Будьте готовы к тому, что на вас могут напасть, а службы правопорядка не станут вмешиваться
Вячеслав Бахмин, в советское время — программист, активный участник Рабочей комиссии по расследованию использования психиатрии в политических целях при Московской Хельсинкской группе:
«После освобождения в 1984 году я поселился в деревушке в Калининской области. У меня было полгода надзора — надо было регулярно отмечаться в милиции, нельзя было заезжать в какие-то районы города, с восьми вечера до шести утра обязательно быть дома. После трех нарушений могут посадить на год в лагерь. Я старался правил не нарушать. Когда заканчивался срок надзора, произошла первая провокация. Я отметился в отделении милиции, вышел, а навстречу мне идет старичок, идет прямо на меня. Он столкнулся со мной и тут же упал. Стал кричать, тут же рядом оказались какие-то молодые люди, старичок обвинил меня в том, что я сбил его с ног и ругался матом. Мне говорят: «Сейчас разберемся, вон как раз отделение милиции». В милиции меня продержали ночь, обвинив в хулиганстве, обыскали и повезли в суд, чтобы приговорить к аресту на 15 суток. Но тут произошла странная вещь: судья отказалась меня приговаривать — не нашла оснований в связи с несовпадением показаний. Тогда меня отвезли в прокуратуру района, прокурорша стала кричать: «Какие пятнадцать суток?! Таких вообще надо сажать и не выпускать!» — и выписала мне штраф 50 рублей. На этом история закончилась.
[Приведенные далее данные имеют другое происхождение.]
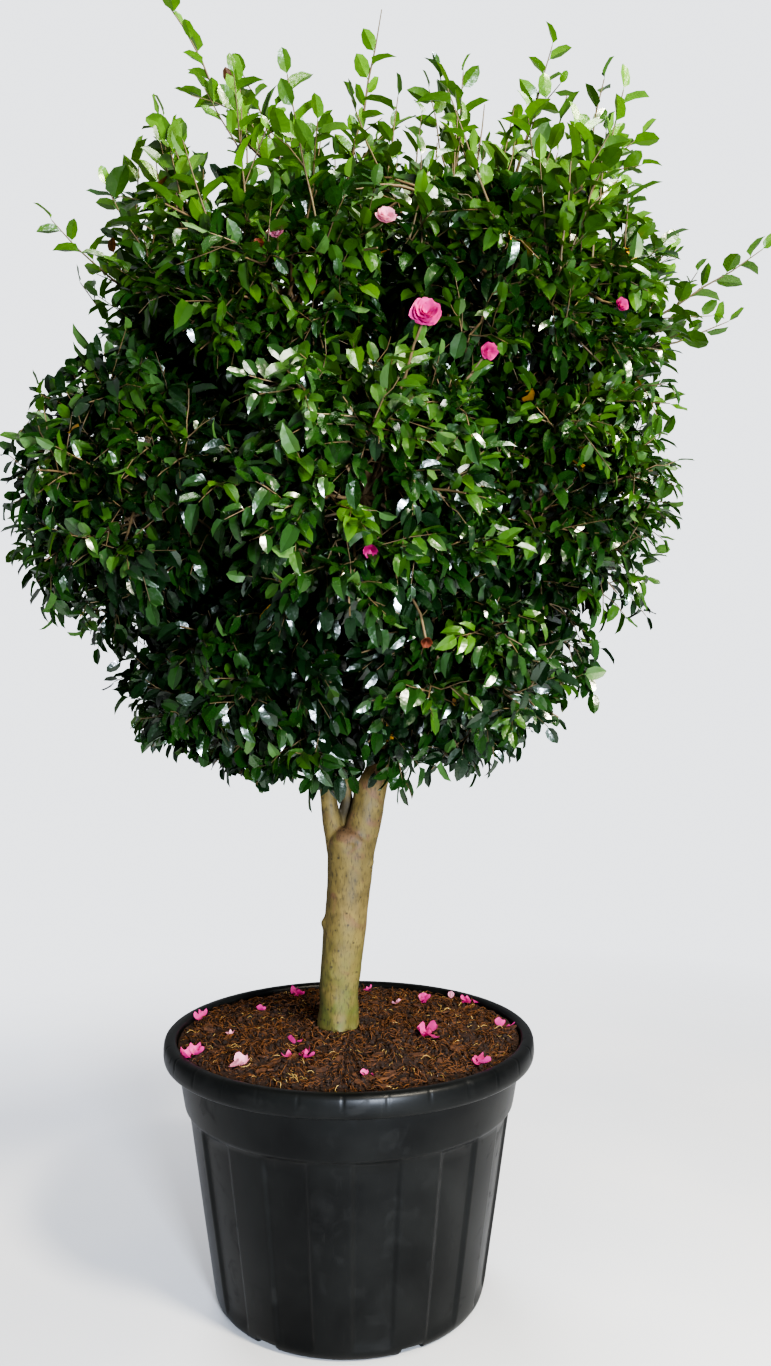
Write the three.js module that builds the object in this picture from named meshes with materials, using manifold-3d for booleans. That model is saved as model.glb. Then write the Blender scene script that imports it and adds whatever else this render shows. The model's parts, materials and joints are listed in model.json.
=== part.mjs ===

Через месяц была свадьба моей родственницы, я там посидел, выпил не больше бокала вина и пошел пешком домой, чтобы успеть вернуться к положенному времени. И вот навстречу мне идет человек и спрашивает закурить. Сигареты у меня как раз кончились. Тогда он схватил меня за сумку и говорит: «Где-то я вас видел? Не в кафе ли?» — это притом что я шел из кафе, а он мне навстречу. Держит и не отпускает. Я понял, что дело нечисто, стал отбирать сумку, он не отпускает, мы начинаем толкаться, с него слетает шапка. Он кричит, что я хочу у него украсть шапку. Собирается потихоньку народ — на этот раз обычные люди, в предыдущем случае «свидетели» были оперативниками. Подъезжает милицейская машина, нас везут в отделение. Меня опять оставили там ночевать. Утром вызывают к следователю, которого специально ради меня выдернули из отпуска. Утверждалось, что я избил этого человека и опять же ругался матом. Должен заметить, что я матом не ругаюсь в принципе никогда. Светит статья «хулиганство», да еще и вторая часть — нанесение серьезных побоев. Когда я вышел из КПЗ, у меня возникло ощущение, которое я запомнил на всю жизнь: ты идешь и в каждом встречном подозреваешь провокатора, который тебя обвинит в краже, в нападении или в чем-нибудь еще. Я даже переходил на другую сторону улицы, если видел кого-то, идущего навстречу. Все мои друзья написали в суд письма, что это провокация. Уже по «Голосу Америки» передавали про это дело. Но прокурору было ясно, что это хулиганство с нанесением побоев, так что три года в лагере строгого режима дать надо. Такой приговор мне и вынесли. Я написал кассационную жалобу и в ожидании решения сидел в камере с самыми тяжелыми преступниками. Спустя некоторое время меня вдруг вызывают с вещами на выход — и отпускают на волю. По результатам кассации мое дело переквалифицировали с «хулиганки» на ссору на почве взаимной неприязни. Приговор — полгода исправительных работ по месту службы с вычислением 20% из зарплаты».